Other blockchain start-ups, such as Everledger, have also entered the market. Everledger uses over 40 features of a diamond, including colour and clarity, to create a diamond’s unique digital ID. Once information is logged in the blockchain, it is both immutable and checkable by those processing a diamond, to make sure they are dealing with the same stone that is logged into the system. It is now possible to track a diamond that might have been mined in Colombia, cut and polished in India, shipped to wholesalers in Switzerland, and then passed to retailers in the UK and elsewhere.
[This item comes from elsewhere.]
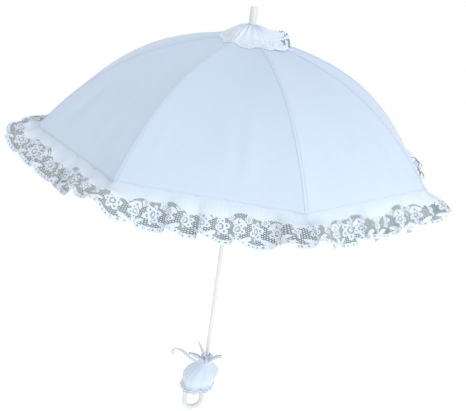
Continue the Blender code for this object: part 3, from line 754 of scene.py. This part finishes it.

The same technology is being applied to combat the counterfeiting of fine wines. Again, in the latter case, a unique digital ID for a bottle of wine is created using information about the bottle, the label and the cork, enabling its movements to be tracked, but also checked by everyone processing or potentially buying it. Elsewhere, the online art world, which has been subject to increasing fraud, is also being transformed by companies like Verisart, who digitally register and authenticate artworks, track their movements, and both demonstrate their provenance and protect the rights of the original artist. This should help to prevent cases like that of the three individuals prosecuted in New York in 2017 for counterfeiting Damien Hirst prints and selling them online for $400,000.

It is likely that many more use cases will be developed for blockchain technology in the crime prevention space. It is all the more important that these are used, along with other possible benefits of blockchain as described above, in the fight against crime because we know criminals are actively exploiting its opportunities for their own purposes. It may not be possible to stop them entirely, but it should be possible to balance the scales somewhat by law enforcement authorities and others taking advantage of the technology to prevent crime, improve processes, and adapt crime detection approaches wherever possible.

Dr Ian Kearns is the lead for the Police Foundation’s project on data-driven policing.